### Problem details
Note each line of the listing that contains the string "where", and copy it.

[Begin Material]

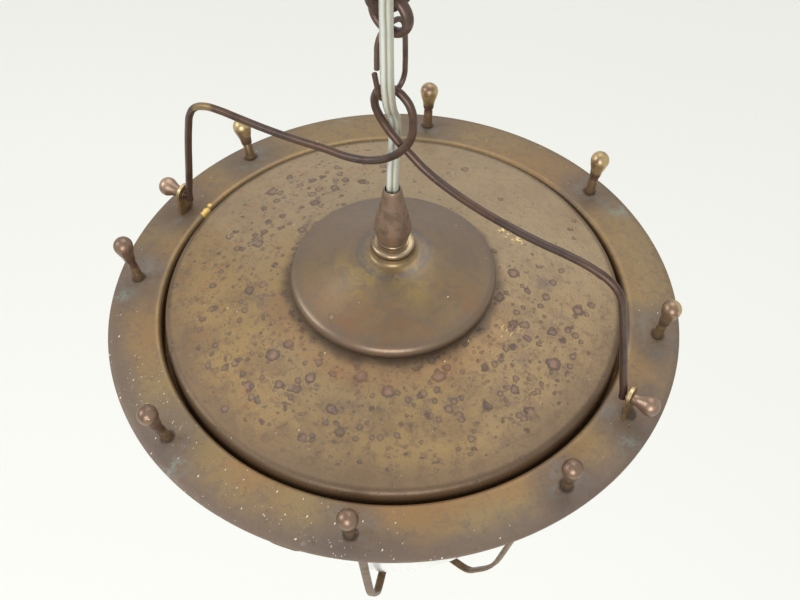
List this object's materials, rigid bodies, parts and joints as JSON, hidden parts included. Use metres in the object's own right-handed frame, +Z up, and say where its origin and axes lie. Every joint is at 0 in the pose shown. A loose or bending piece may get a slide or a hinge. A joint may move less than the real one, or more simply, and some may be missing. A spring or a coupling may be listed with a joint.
{
  "type": "hanging sanctuary lamp",
  "caption": "Round brass crown with ball knobs hung from a looped wire bail and link chain; coned lift-out cover with cap and cord nozzle over a caged opal globe.",
  "frame": {"origin": "centre of the ceiling plate's top face, where it meets the ceiling", "axes": "+Z up out of the ceiling plate, the lamp hangs along -Z; +X along the bail's two pivots"},
  "size_m": [0.2608, 0.26, 0.4579],
  "materials": {
    "crown_brass": "brown-olive patina, mottled, bright on the rolled inner edge",
    "cover_brass": "olive-brown patina with round corrosion spots",
    "cap_brass": "brown-olive patina with reddish patches",
    "turned_brass": "reddish-brown satin with rubbed gold tops",
    "strap_brass": "dull brown patina",
    "wire_brass": "dark purplish-brown satin",
    "inner_brass": "plain spun brass",
    "nut_steel": "dull plated",
    "opal_glass": "opal white, satin",
    "bulb_glass": "frosted",
    "porcelain": "glazed white",
    "cord_sheath": "clear flexible sheath over two conductors",
    "dark_plastic": "moulded"
  },
  "bodies": {
    "ceiling_fitting": {"ceiling_plate": "nut_steel", "hook_bridge": "nut_steel", "ceiling_cup": "wire_brass", "ceiling_hook": "wire_brass", "hook_nuts": "nut_steel", "cord_bush": "dark_plastic", "terminal_block": "dark_plastic", "cord_upper": "cord_sheath"},
    "heavy_link": {"heavy_link": "wire_brass"},
    "open_link": {"open_link": "wire_brass", "cord_chain": "cord_sheath"},
    "bail": {"bail": "wire_brass", "cord_loop": "cord_sheath"},
    "crown": {"crown_ring": "crown_brass", "bail_tabs": "turned_brass", "pivot_washers": "turned_brass", "ring_knobs": "turned_brass", "arm_nuts": "nut_steel", "cradle_arm_1": "strap_brass", "cradle_arm_2": "strap_brass", "cradle_arm_3": "strap_brass", "cradle_arm_4": "strap_brass", "cradle_arm_5": "strap_brass", "cradle_arm_6": "strap_brass", "cradle_arm_7": "strap_brass", "cradle_arm_8": "strap_brass", "lower_hub": "strap_brass", "hub_rivets": "strap_brass", "bottom_finial": "turned_brass", "finial_nut": "nut_steel", "cord_lower": "cord_sheath"},
    "cover": {"cover": "cover_brass", "cap": "cap_brass", "collar_ring": "turned_brass", "collar_neck": "turned_brass", "nozzle": "turned_brass", "cord_grip": "dark_plastic", "centre_tube": "inner_brass", "spreader": "inner_brass", "tube_nuts": "nut_steel", "inner_leads": "dark_plastic", "gallery": "inner_brass", "gallery_screws": "inner_brass", "glass_globe": "opal_glass", "holder_cap": "inner_brass", "holder_skirt": "inner_brass", "holder_insert": "porcelain", "centre_contact": "inner_brass", "thread_shell": "inner_brass"},
    "bulb": {"bulb_cap": "nut_steel", "bulb_glass": "bulb_glass"},
    "pivot_right": {"pivot_knob_right": "turned_brass"},
    "pivot_left": {"pivot_knob_left": "turned_brass"}
  },
  "joints": [
    {"name": "heavy_link_swing", "type": "hinge", "parent": "ceiling_fitting", "child": "heavy_link", "pos_m": [0, 0, -0.0783], "axis": [0.5299, 0.848, 0], "range_deg": [-20, 20], "deforming": ["cord_upper"]},
    {"name": "open_link_swing", "type": "hinge", "parent": "heavy_link", "child": "open_link", "pos_m": [0, 0, -0.0894], "axis": [0.9903, -0.1392, 0], "range_deg": [-20, 20], "deforming": ["cord_chain"]},
    {"name": "bail_swing", "type": "hinge", "parent": "open_link", "child": "bail", "pos_m": [0, 0, -0.1208], "axis": [0.1736, 0.9848, 0], "range_deg": [-20, 20], "deforming": ["cord_loop"]},
    {"name": "lamp_tilt", "type": "hinge", "parent": "bail", "child": "crown", "pos_m": [0, 0, -0.238], "axis": [1, 0, 0], "range_deg": [-70, 70], "deforming": ["cord_lower"]},
    {"name": "cover_lift", "type": "slide", "parent": "crown", "child": "cover", "axis": [0, 0, 1], "range_m": [0, 0.012]},
    {"name": "bulb_turn", "type": "hinge", "parent": "cover", "child": "bulb", "pos_m": [0, 0, -0.302], "axis": [0, 0, 1], "continuous": true},
    {"name": "pivot_right_turn", "type": "hinge", "parent": "crown", "child": "pivot_right", "pos_m": [0.12, 0, -0.238], "axis": [1, 0, 0], "continuous": true},
    {"name": "pivot_left_turn", "type": "hinge", "parent": "crown", "child": "pivot_left", "pos_m": [-0.12, 0, -0.238], "axis": [-1, 0, 0], "continuous": true}
  ]
}
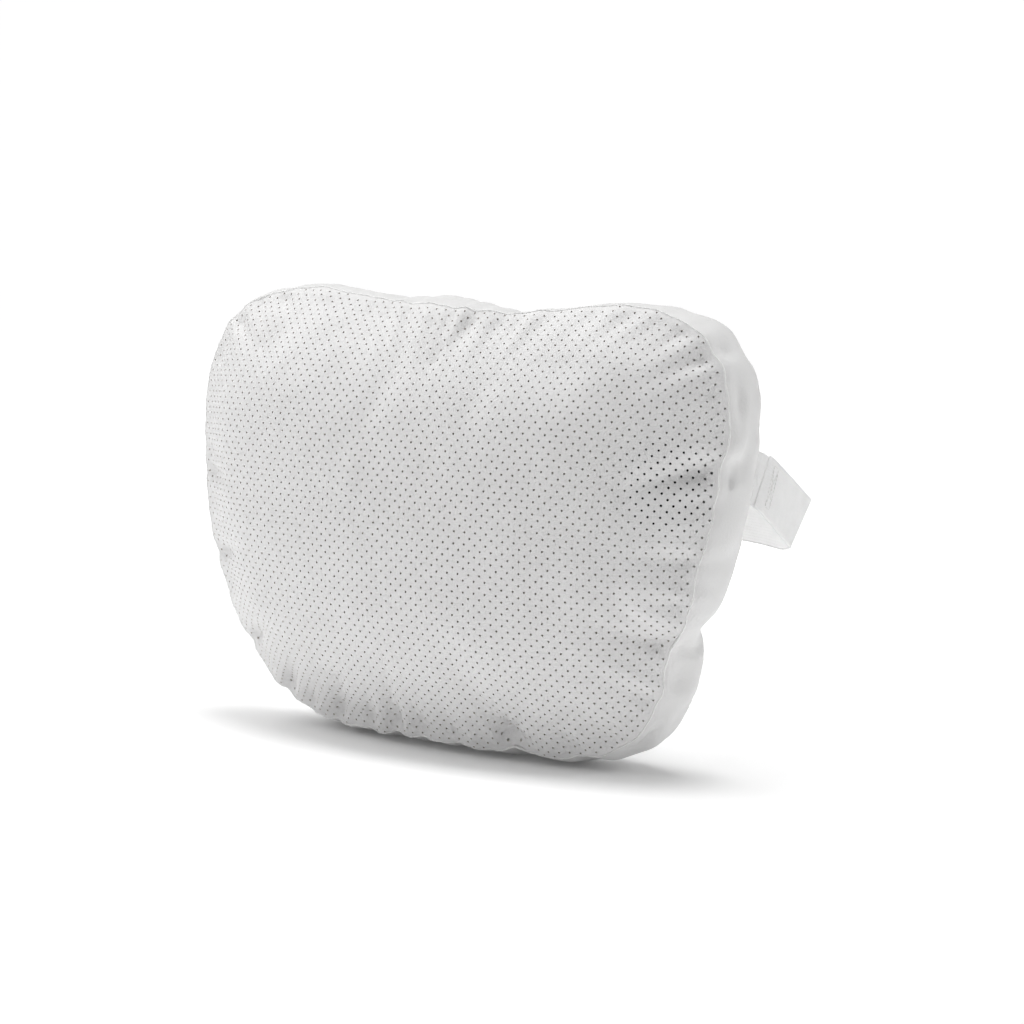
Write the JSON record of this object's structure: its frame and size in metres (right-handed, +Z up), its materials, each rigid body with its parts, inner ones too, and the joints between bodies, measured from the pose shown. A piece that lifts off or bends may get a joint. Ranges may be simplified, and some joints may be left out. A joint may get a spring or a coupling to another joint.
{
  "type": "chair headrest attachment",
  "caption": "Puffy head pillow with a perforated synthetic leather face, smooth gusset, zipped back and an elastic strap that holds it on a chair back.",
  "frame": {"origin": "middle of the flat base that the pillow stands on", "axes": "+X along the pillow's width, -Y out of the perforated face, +Y towards the strap, +Z up"},
  "size_m": [0.3386, 0.1485, 0.2521],
  "materials": {
    "perforated_leather": "white perforated synthetic leather, fine pebble grain, satin",
    "smooth_leather": "white synthetic leather, fine pebble grain, satin",
    "lining_foam": "thin dark foam scrim behind the holes",
    "liner_cloth": "plain non-woven polyester cloth",
    "polyester_fibre": "loose polyester fibre",
    "thread": "white polyester thread",
    "zip_tape": "woven zip tape",
    "zip_coil": "nylon coil",
    "zip_metal": "plated die-cast metal",
    "elastic_webbing": "white elastic webbing, ribbed along its length"
  },
  "bodies": {
    "pillow": {"face_panel": "perforated_leather", "face_lining": "lining_foam", "gusset_upper": "smooth_leather", "gusset_lower": "smooth_leather", "back_panel_upper": "smooth_leather", "back_panel_lower": "smooth_leather", "liner_front": "liner_cloth", "liner_back": "liner_cloth", "fibre_fill": "polyester_fibre", "front_seam_thread": "thread", "back_seam_thread": "thread", "zip_tape_upper": "zip_tape", "zip_tape_lower": "zip_tape", "zip_coil_upper": "zip_coil", "zip_coil_lower": "zip_coil", "zip_top_stop_upper": "zip_metal", "zip_top_stop_lower": "zip_metal", "zip_bottom_stop": "zip_metal", "strap_tab_right": "elastic_webbing", "strap_tab_left": "elastic_webbing"},
    "strap_legs": {"strap_leg_right": "elastic_webbing", "strap_leg_left": "elastic_webbing", "strap_stitch_right": "thread", "strap_stitch_left": "thread"},
    "strap_band": {"strap_bow": "elastic_webbing"},
    "slider": {"zip_slider": "zip_metal"},
    "pull": {"zip_pull": "zip_metal"}
  },
  "joints": [
    {"name": "strap_swing", "type": "hinge", "parent": "pillow", "child": "strap_legs", "pos_m": [0, 0.022, 0.158], "axis": [1, 0, 0], "range_deg": [0, 45]},
    {"name": "strap_stretch", "type": "slide", "parent": "strap_legs", "child": "strap_band", "axis": [0, 0.9205, -0.3907], "range_m": [0, 0.06], "stiffness_N_per_m": 150, "deforming": ["strap_leg_right", "strap_leg_left"]},
    {"name": "zip_slide", "type": "slide", "parent": "pillow", "child": "slider", "axis": [-1, 0, 0], "range_m": [0, 0.178], "deforming": ["zip_coil_upper", "zip_coil_lower"]},
    {"name": "pull_hinge", "type": "hinge", "parent": "slider", "child": "pull", "pos_m": [0.091, 0.04185, 0.072], "axis": [0, 0, -1], "range_deg": [0, 175]}
  ]
}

[End Material]

### Reply
List this object's materials, rigid bodies, parts and joints as JSON, hidden parts included. Use metres in the object's own right-handed frame, +Z up, and say where its origin and axes lie. Every joint is at 0 in the pose shown. A loose or bending piece may get a slide or a hinge. A joint may move less than the real one, or more simply, and some may be missing. A spring or a coupling may be listed with a joint.
  "frame": {"origin": "centre of the ceiling plate's top face, where it meets the ceiling", "axes": "+Z up out of the ceiling plate, the lamp hangs along -Z; +X along the bail's two pivots"},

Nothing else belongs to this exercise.